GOAL –
Reproduce, please, only the lines from the first line below to the line containing "roll_lip = 0.7; // [0.3:0.1:0.9]", inclusive.
▬▬▬▬▬▬
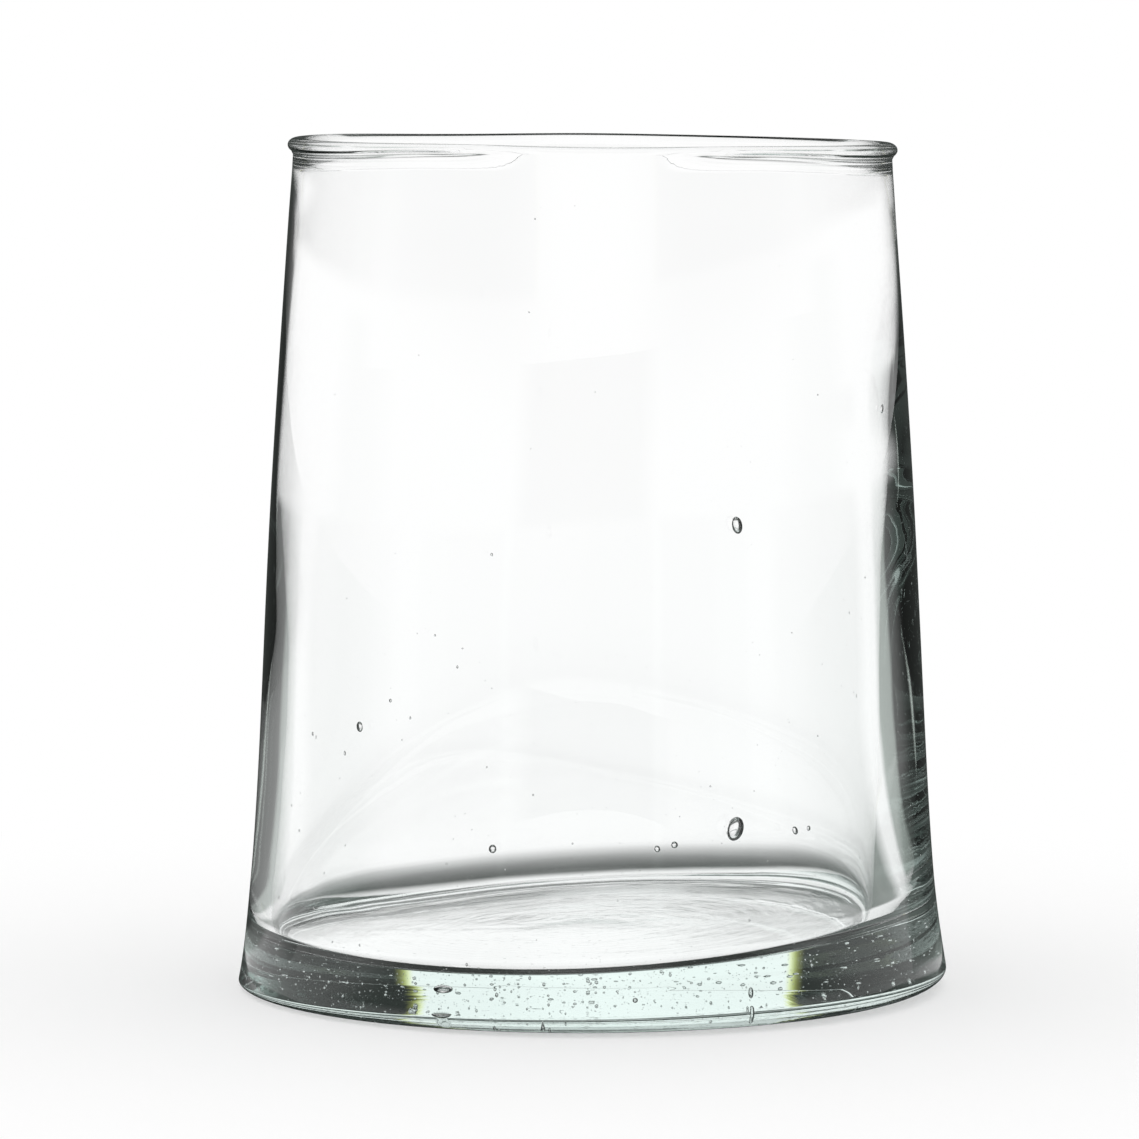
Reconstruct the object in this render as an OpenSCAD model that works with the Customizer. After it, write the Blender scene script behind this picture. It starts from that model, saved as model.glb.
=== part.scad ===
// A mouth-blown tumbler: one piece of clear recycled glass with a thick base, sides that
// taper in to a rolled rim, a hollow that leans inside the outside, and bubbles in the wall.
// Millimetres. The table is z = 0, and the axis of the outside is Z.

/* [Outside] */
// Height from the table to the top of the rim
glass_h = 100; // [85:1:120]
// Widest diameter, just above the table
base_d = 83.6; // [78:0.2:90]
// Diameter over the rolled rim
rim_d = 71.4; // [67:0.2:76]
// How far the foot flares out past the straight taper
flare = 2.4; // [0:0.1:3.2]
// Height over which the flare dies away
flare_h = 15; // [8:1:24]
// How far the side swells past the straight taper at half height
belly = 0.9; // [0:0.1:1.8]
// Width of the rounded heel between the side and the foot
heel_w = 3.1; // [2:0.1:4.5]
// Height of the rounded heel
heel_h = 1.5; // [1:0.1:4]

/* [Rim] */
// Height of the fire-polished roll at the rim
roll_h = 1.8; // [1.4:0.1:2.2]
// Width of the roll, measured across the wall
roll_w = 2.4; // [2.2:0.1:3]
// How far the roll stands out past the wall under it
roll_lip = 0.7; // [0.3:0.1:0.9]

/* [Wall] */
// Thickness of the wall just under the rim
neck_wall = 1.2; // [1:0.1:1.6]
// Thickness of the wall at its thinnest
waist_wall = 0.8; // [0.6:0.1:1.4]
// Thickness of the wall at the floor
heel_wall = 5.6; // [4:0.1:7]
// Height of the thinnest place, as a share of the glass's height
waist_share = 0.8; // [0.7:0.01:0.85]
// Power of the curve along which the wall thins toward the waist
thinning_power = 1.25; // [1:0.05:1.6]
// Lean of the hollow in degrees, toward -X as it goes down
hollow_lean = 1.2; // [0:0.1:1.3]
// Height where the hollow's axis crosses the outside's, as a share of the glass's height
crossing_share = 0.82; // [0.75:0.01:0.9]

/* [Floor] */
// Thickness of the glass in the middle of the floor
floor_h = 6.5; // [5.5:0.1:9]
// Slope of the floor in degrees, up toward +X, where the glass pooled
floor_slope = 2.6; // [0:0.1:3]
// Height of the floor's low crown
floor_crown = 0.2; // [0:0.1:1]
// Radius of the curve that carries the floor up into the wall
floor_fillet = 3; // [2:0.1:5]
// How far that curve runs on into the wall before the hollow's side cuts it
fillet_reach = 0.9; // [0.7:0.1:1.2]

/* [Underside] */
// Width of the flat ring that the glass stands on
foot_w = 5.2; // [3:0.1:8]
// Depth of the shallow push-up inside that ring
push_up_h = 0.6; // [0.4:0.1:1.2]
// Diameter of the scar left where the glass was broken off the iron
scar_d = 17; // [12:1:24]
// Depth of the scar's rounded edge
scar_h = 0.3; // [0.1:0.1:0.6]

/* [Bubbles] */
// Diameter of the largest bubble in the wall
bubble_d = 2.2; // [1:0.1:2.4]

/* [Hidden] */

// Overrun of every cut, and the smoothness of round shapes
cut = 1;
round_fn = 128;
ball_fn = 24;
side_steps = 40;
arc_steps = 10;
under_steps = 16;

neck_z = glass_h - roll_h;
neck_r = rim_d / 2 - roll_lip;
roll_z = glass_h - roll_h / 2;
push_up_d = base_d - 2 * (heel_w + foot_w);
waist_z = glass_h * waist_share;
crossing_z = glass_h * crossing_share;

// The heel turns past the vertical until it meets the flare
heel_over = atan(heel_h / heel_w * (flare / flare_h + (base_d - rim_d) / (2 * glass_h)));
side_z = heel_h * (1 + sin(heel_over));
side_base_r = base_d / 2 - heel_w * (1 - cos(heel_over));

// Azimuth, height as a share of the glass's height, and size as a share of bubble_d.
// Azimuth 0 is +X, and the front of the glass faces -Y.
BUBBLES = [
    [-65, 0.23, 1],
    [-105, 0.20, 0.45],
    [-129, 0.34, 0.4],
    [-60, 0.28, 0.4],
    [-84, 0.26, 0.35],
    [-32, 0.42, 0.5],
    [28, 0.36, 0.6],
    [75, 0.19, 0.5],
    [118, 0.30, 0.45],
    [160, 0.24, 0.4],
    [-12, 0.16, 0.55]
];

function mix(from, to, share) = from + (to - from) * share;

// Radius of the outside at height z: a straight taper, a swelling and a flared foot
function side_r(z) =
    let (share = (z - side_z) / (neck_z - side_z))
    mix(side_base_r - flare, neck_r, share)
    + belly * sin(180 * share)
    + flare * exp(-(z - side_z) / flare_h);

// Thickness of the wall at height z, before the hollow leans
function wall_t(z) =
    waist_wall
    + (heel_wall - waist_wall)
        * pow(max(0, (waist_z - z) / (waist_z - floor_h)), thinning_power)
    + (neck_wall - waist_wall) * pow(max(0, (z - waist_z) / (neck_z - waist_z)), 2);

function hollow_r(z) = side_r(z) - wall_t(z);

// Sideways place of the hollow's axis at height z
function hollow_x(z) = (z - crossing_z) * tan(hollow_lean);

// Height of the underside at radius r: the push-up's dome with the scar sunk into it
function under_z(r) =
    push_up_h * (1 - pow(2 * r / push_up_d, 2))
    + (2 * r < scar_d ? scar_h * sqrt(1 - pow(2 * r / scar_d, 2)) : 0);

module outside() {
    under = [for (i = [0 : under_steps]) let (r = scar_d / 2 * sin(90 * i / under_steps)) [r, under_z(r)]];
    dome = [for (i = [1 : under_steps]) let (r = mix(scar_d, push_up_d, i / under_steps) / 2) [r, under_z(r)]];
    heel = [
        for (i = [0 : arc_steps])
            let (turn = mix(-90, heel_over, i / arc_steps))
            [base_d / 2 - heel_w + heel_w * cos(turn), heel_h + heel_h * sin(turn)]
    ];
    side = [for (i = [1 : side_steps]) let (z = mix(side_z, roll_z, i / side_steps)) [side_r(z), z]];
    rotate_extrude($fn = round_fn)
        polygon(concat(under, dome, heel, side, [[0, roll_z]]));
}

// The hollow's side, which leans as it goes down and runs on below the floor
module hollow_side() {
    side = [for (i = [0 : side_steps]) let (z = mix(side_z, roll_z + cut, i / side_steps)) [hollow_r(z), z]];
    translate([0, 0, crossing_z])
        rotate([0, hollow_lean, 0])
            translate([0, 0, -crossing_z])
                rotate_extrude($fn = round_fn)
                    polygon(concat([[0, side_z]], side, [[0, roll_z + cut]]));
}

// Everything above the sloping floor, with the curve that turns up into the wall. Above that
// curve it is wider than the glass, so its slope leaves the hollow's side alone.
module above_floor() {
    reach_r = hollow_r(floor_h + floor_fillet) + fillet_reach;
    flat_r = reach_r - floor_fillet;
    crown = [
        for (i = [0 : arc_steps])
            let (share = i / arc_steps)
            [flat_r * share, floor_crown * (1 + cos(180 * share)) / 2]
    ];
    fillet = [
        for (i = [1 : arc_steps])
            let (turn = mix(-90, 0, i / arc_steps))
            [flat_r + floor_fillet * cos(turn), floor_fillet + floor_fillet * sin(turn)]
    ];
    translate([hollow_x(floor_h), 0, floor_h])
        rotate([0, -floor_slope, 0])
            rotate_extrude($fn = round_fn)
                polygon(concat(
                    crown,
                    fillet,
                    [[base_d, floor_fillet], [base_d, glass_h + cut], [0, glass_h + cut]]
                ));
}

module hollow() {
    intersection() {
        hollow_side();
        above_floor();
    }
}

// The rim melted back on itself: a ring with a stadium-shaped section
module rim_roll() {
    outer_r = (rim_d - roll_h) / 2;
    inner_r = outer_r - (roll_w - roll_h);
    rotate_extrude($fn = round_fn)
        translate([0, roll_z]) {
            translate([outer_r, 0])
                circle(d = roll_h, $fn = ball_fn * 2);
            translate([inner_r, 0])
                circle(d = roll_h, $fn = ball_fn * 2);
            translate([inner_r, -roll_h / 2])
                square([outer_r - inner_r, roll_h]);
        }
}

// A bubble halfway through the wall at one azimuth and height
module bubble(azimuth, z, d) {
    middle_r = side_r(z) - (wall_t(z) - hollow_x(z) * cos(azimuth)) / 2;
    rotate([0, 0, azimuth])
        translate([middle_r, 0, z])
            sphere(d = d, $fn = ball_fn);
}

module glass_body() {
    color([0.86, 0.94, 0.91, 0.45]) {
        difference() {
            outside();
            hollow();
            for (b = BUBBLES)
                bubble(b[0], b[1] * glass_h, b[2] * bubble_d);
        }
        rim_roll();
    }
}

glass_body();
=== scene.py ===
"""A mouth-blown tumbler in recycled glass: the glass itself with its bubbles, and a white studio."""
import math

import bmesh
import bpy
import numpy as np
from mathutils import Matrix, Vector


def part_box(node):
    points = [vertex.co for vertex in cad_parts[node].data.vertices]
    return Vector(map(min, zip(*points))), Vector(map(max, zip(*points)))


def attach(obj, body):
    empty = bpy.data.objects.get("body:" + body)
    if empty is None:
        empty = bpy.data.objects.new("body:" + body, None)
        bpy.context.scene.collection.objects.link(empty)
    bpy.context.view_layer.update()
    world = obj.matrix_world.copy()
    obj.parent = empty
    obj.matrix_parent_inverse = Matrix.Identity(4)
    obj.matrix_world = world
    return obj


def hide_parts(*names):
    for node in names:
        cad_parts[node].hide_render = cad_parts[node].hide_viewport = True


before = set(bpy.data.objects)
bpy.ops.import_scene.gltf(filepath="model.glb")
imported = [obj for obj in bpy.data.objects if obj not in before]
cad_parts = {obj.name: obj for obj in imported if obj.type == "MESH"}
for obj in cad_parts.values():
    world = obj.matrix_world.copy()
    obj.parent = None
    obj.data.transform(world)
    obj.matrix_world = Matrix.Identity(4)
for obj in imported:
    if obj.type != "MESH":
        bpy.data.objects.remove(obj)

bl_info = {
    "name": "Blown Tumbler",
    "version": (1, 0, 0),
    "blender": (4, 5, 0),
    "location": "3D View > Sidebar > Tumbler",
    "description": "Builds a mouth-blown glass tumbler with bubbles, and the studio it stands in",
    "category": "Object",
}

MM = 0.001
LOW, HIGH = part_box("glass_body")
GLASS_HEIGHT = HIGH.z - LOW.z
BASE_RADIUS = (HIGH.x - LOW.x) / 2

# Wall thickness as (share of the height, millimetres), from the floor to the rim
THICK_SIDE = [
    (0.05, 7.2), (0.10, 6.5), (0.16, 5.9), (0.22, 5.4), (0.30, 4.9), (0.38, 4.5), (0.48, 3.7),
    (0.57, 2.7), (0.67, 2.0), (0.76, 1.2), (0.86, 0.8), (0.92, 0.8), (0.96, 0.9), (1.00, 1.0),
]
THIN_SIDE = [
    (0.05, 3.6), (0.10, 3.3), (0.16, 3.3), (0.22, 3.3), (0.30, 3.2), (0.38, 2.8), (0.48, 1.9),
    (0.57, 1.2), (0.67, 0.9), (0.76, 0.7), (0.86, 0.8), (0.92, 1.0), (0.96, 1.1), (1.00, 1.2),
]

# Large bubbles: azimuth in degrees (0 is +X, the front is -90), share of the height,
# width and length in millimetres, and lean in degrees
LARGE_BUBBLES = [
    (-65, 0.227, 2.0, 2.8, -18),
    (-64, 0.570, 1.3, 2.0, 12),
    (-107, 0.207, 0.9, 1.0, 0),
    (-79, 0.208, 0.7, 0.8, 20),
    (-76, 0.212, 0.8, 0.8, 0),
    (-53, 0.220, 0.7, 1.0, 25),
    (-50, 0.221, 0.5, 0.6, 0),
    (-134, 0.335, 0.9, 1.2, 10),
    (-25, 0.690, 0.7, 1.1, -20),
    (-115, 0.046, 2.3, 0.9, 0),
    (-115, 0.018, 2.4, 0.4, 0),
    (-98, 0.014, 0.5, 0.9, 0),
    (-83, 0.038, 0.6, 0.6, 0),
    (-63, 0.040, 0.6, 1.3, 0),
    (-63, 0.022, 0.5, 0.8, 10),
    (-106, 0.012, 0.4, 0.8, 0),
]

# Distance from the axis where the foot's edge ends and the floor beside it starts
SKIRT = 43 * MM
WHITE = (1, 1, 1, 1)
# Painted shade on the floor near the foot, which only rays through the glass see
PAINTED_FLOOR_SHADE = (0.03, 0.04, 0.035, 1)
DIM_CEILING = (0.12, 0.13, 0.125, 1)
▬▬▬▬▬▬
SOLVED PROBLEM –
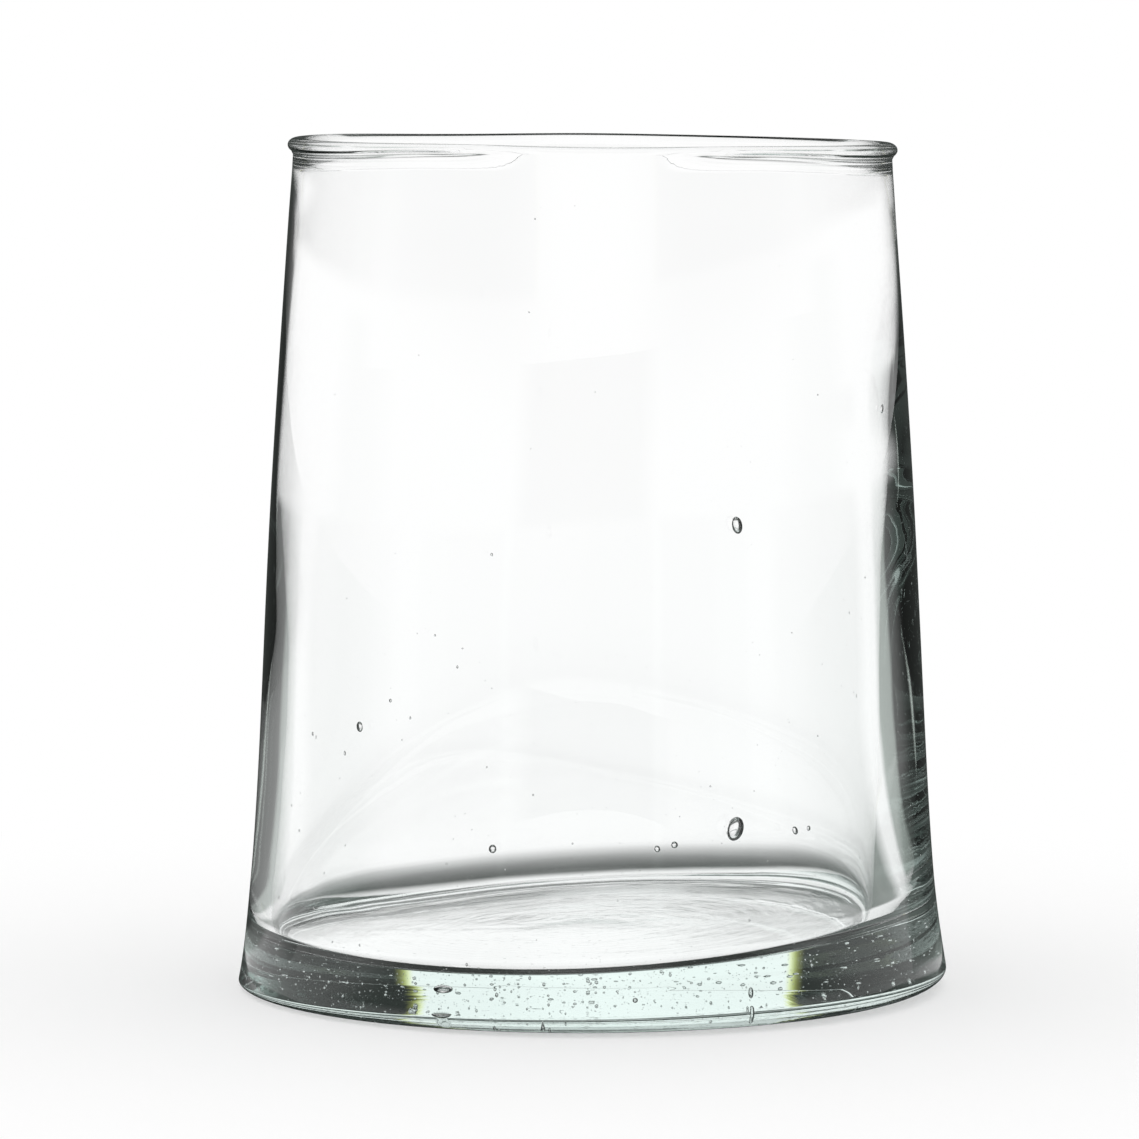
Reconstruct the object in this render as an OpenSCAD model that works with the Customizer. After it, write the Blender scene script behind this picture. It starts from that model, saved as model.glb.
=== part.scad ===
// A mouth-blown tumbler: one piece of clear recycled glass with a thick base, sides that
// taper in to a rolled rim, a hollow that leans inside the outside, and bubbles in the wall.
// Millimetres. The table is z = 0, and the axis of the outside is Z.

/* [Outside] */
// Height from the table to the top of the rim
glass_h = 100; // [85:1:120]
// Widest diameter, just above the table
base_d = 83.6; // [78:0.2:90]
// Diameter over the rolled rim
rim_d = 71.4; // [67:0.2:76]
// How far the foot flares out past the straight taper
flare = 2.4; // [0:0.1:3.2]
// Height over which the flare dies away
flare_h = 15; // [8:1:24]
// How far the side swells past the straight taper at half height
belly = 0.9; // [0:0.1:1.8]
// Width of the rounded heel between the side and the foot
heel_w = 3.1; // [2:0.1:4.5]
// Height of the rounded heel
heel_h = 1.5; // [1:0.1:4]

/* [Rim] */
// Height of the fire-polished roll at the rim
roll_h = 1.8; // [1.4:0.1:2.2]
// Width of the roll, measured across the wall
roll_w = 2.4; // [2.2:0.1:3]
// How far the roll stands out past the wall under it
roll_lip = 0.7; // [0.3:0.1:0.9]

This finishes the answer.